A company might update pricing information in their product table. If the update contains errors, they can use Time Travel to revert the product prices to their state before the update.
These triggers for Time Travel ensure that Snowflake maintains a comprehensive history of data changes, providing robust data protection and auditing capabilities.
Role-Based Access Control (RBAC) in Snowflake
What is Role-Based Access Control (RBAC) and how is it implemented in Snowflake?
- Examine how RBAC structures user roles, privileges, and access control mechanisms.
- Review the diagrams for detailed understanding of user, role, and access relationships.
Role-Based Access Control (RBAC) is a method of regulating access to computer or network resources based on the roles of individual users within an enterprise.
In Snowflake, RBAC is used to manage who has access to what in the data ecosystem. Roles are assigned to users, and privileges on data objects are assigned to roles, not directly to users. System roles such as ACCOUNTADMIN, SECURITYADMIN, SYSADMIN, and USERADMIN have specific responsibilities and privileges that cascade down to users through role assignments.
- Analogy: Think of RBAC as a corporate hierarchy where permissions are like building access cards. Just as an employee in a department has access only to certain floors or rooms, a user in Snowflake has access only to specific data or actions, as determined by their role.
- Clarifier: Roles such as SECURITYADMIN can create roles and manage access grants, while roles like SYSADMIN manage databases and execute higher-level tasks. Privileges are granted to roles, and users acquire privileges by assuming those roles.

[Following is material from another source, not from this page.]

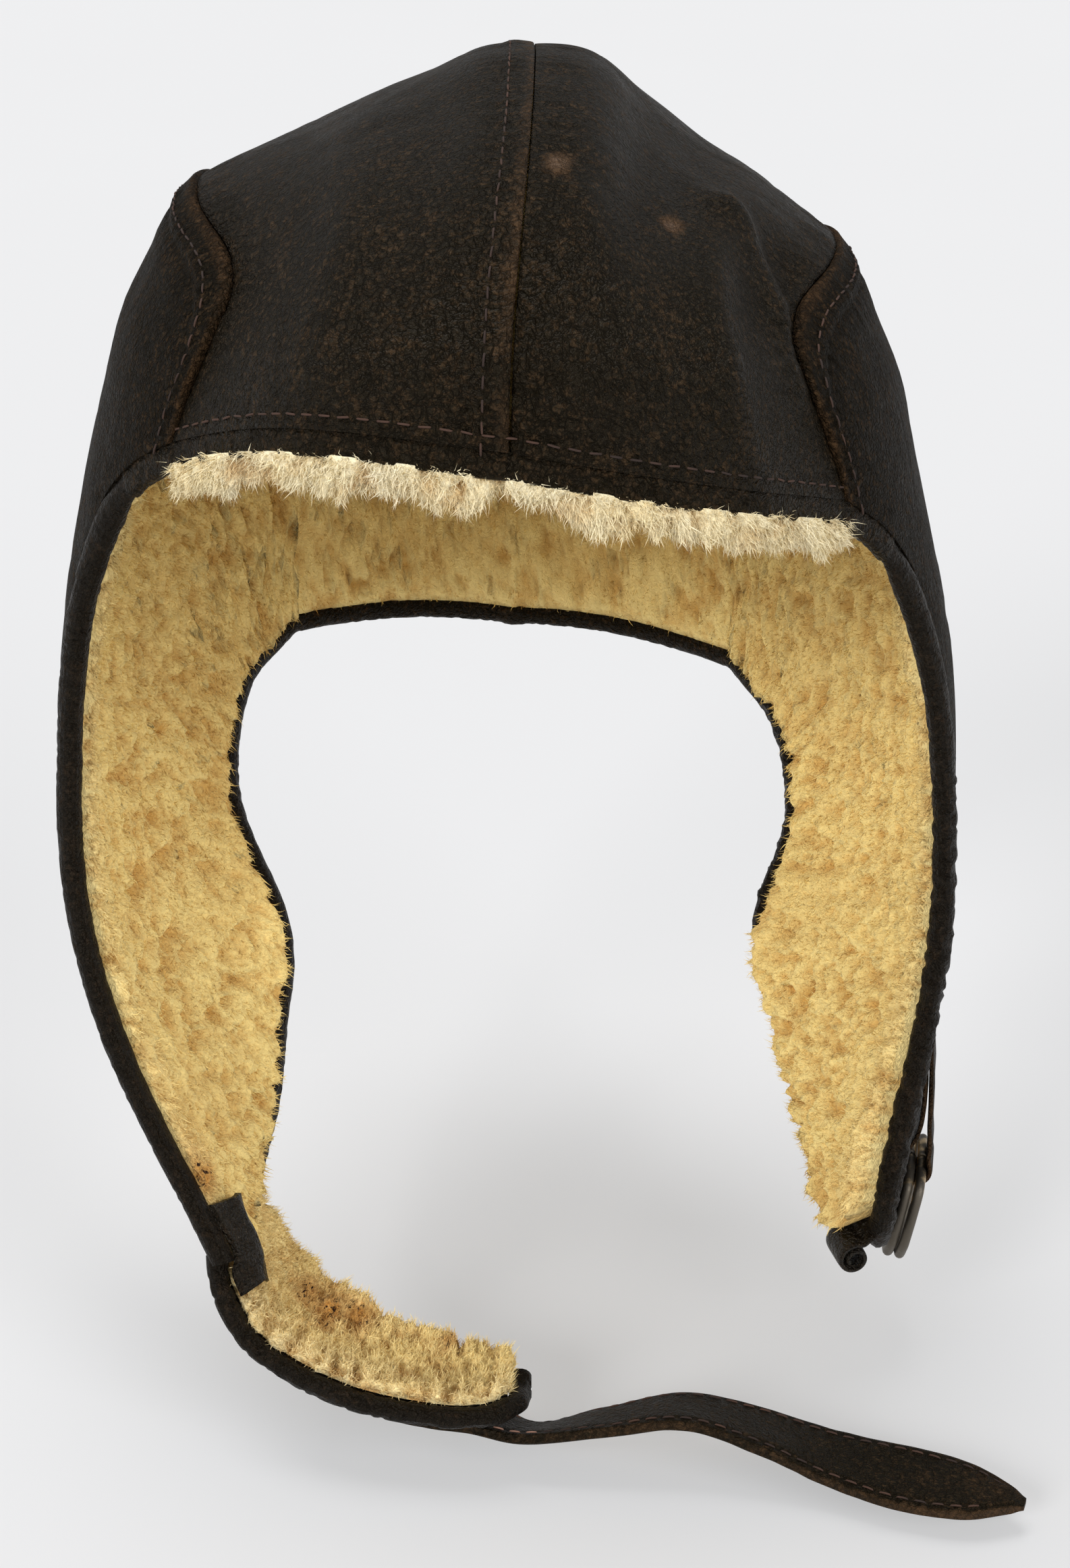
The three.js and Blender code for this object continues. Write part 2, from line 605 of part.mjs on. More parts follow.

Real-World Use Case: In a large corporation, RBAC enables effective management of user permissions through a clear, manageable framework that ensures users only have access to the resources necessary for their job functions, thereby enhancing security and operational efficiency.
RBAC’s structure is crucial for maintaining security and compliance in data management environments, making it an essential component of Snowflake’s architecture.